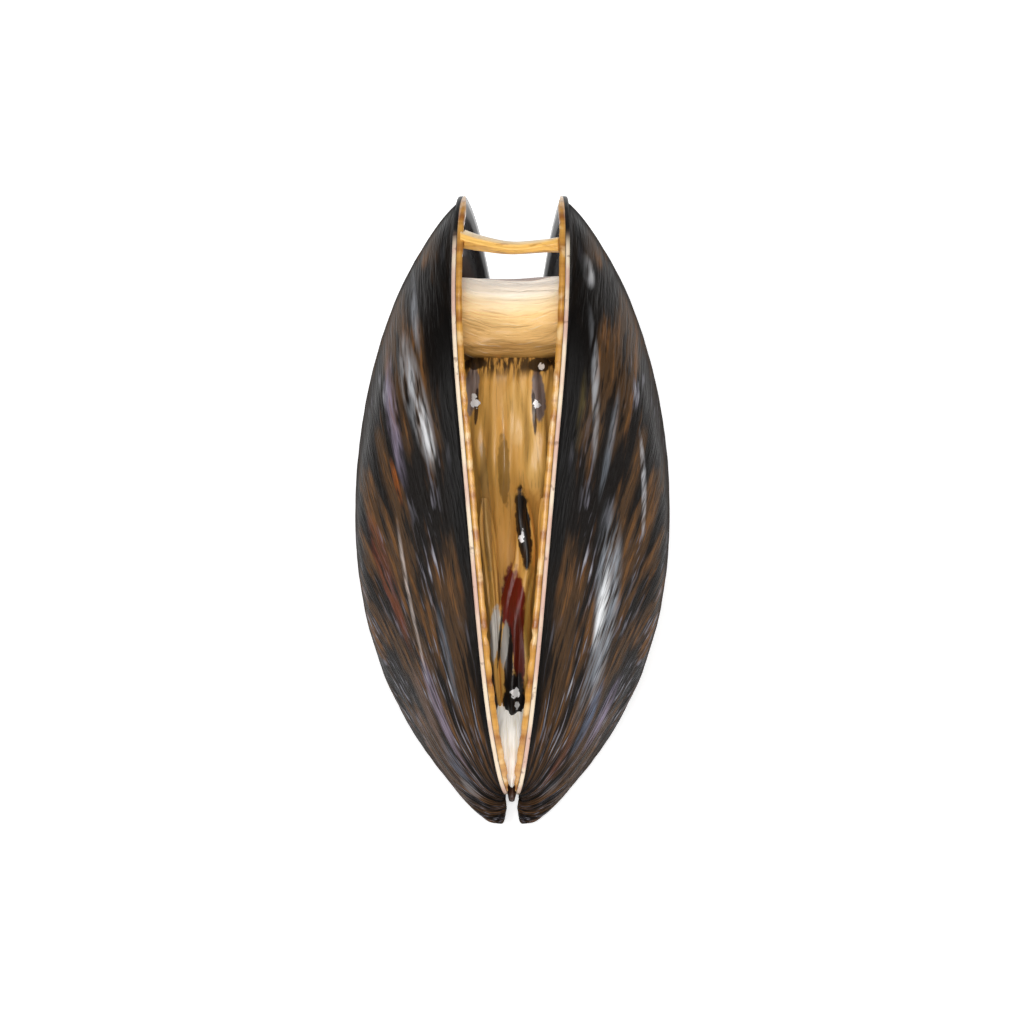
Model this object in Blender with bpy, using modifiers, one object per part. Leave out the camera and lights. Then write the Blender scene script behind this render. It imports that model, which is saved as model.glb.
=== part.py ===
"""An open mussel with its meat inside: two valves, the ligament that joins them and the soft parts.

The shell lies on its hinge side with the gape facing up and forward. Row axes: +X towards the right
valve, +Y along the hinge line from the beaks to the posterior end, +Z up; the origin is the centre of
the foot of the whole. Lengths are in metres, and soft parts are placed in the shell's own axes: along
it from beak to posterior end and towards its ventral side, both as fractions of LENGTH.

A valve is made the way it grows. Its margin is an open arc in the plane where the valves meet, and each
earlier growth stage is the same arc at a smaller scale, turned further out about the hinge line.
"""
import math

import bmesh
import bpy
from mathutils import Matrix, Vector
from mathutils.bvhtree import BVHTree

LENGTH = 0.075
WALL = 0.0010
BEAK_THICKENING = 0.7
LIP = 0.00075
LIP_RIDGE = 0.0006
GAP = 0.0003
MM = 0.001

HALF_GAPE = math.radians(8.54)
HINGE_PITCH = math.radians(35.0)
REST_PITCH = math.radians(2.75)
HINGE_START = 0.03

# Margin of a valve, in the shell's own axes, from under the beak round to the ligament's end.
MARGIN = ((0.120, -0.064), (0.075, -0.040), (0.046, -0.012), (0.055, 0.032), (0.095, 0.078),
          (0.180, 0.125), (0.300, 0.146), (0.450, 0.149), (0.600, 0.150), (0.720, 0.150),
          (0.820, 0.125), (0.910, 0.068), (0.975, 0.005), (1.000, -0.060), (0.985, -0.130),
          (0.940, -0.205), (0.880, -0.262), (0.795, -0.312), (0.705, -0.346), (0.615, -0.363),
          (0.540, -0.349), (0.480, -0.314), (0.420, -0.273))
MARGIN_FINENESS = 400
LIP_TAPER = 0.06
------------
◆ **Exercise objective**
Begin with the first line of the data above and, please, print each line exactly until you have printed the line containing "HINGE_START = 0.03"; print nothing else.

◆ **Reply to the task**
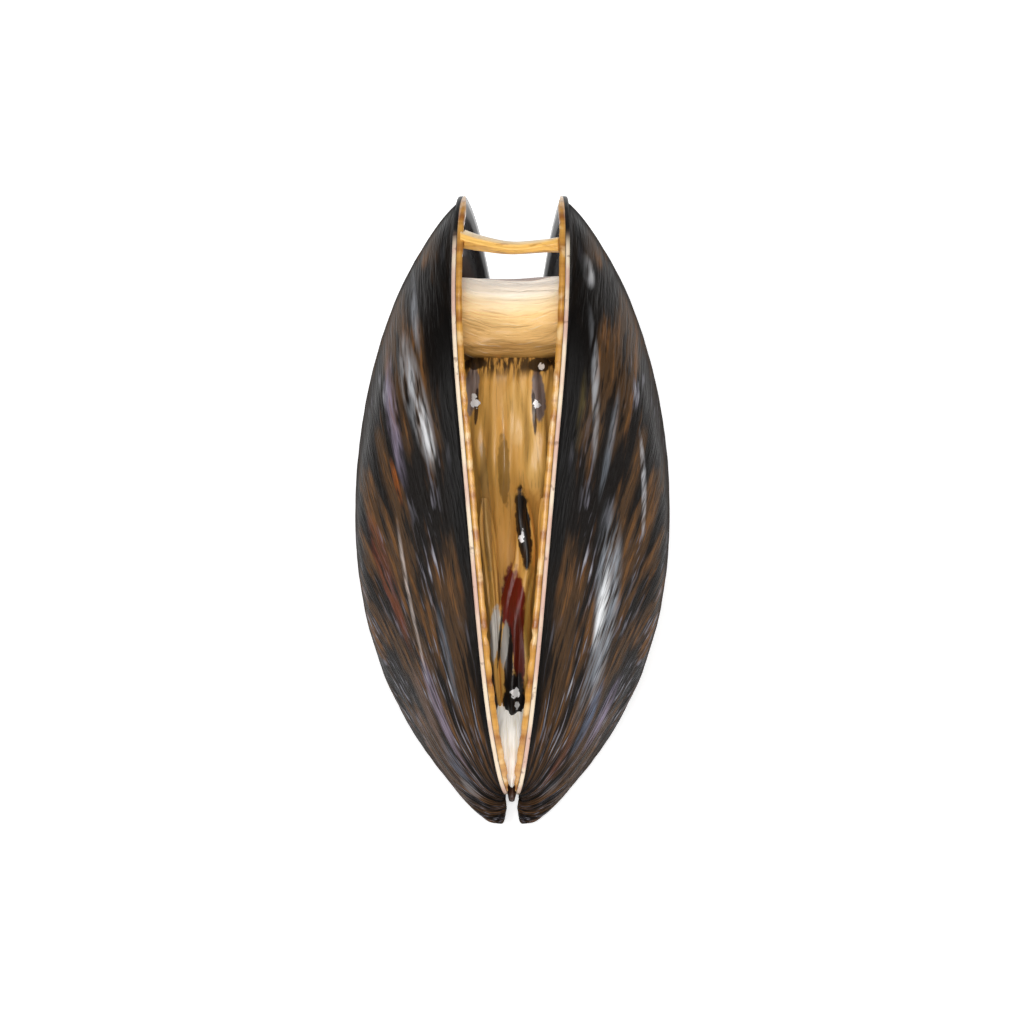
Model this object in Blender with bpy, using modifiers, one object per part. Leave out the camera and lights. Then write the Blender scene script behind this render. It imports that model, which is saved as model.glb.
=== part.py ===
"""An open mussel with its meat inside: two valves, the ligament that joins them and the soft parts.

The shell lies on its hinge side with the gape facing up and forward. Row axes: +X towards the right
valve, +Y along the hinge line from the beaks to the posterior end, +Z up; the origin is the centre of
the foot of the whole. Lengths are in metres, and soft parts are placed in the shell's own axes: along
it from beak to posterior end and towards its ventral side, both as fractions of LENGTH.

A valve is made the way it grows. Its margin is an open arc in the plane where the valves meet, and each
earlier growth stage is the same arc at a smaller scale, turned further out about the hinge line.
"""
import math

import bmesh
import bpy
from mathutils import Matrix, Vector
from mathutils.bvhtree import BVHTree

LENGTH = 0.075
WALL = 0.0010
BEAK_THICKENING = 0.7
LIP = 0.00075
LIP_RIDGE = 0.0006
GAP = 0.0003
MM = 0.001

HALF_GAPE = math.radians(8.54)
HINGE_PITCH = math.radians(35.0)
REST_PITCH = math.radians(2.75)
HINGE_START = 0.03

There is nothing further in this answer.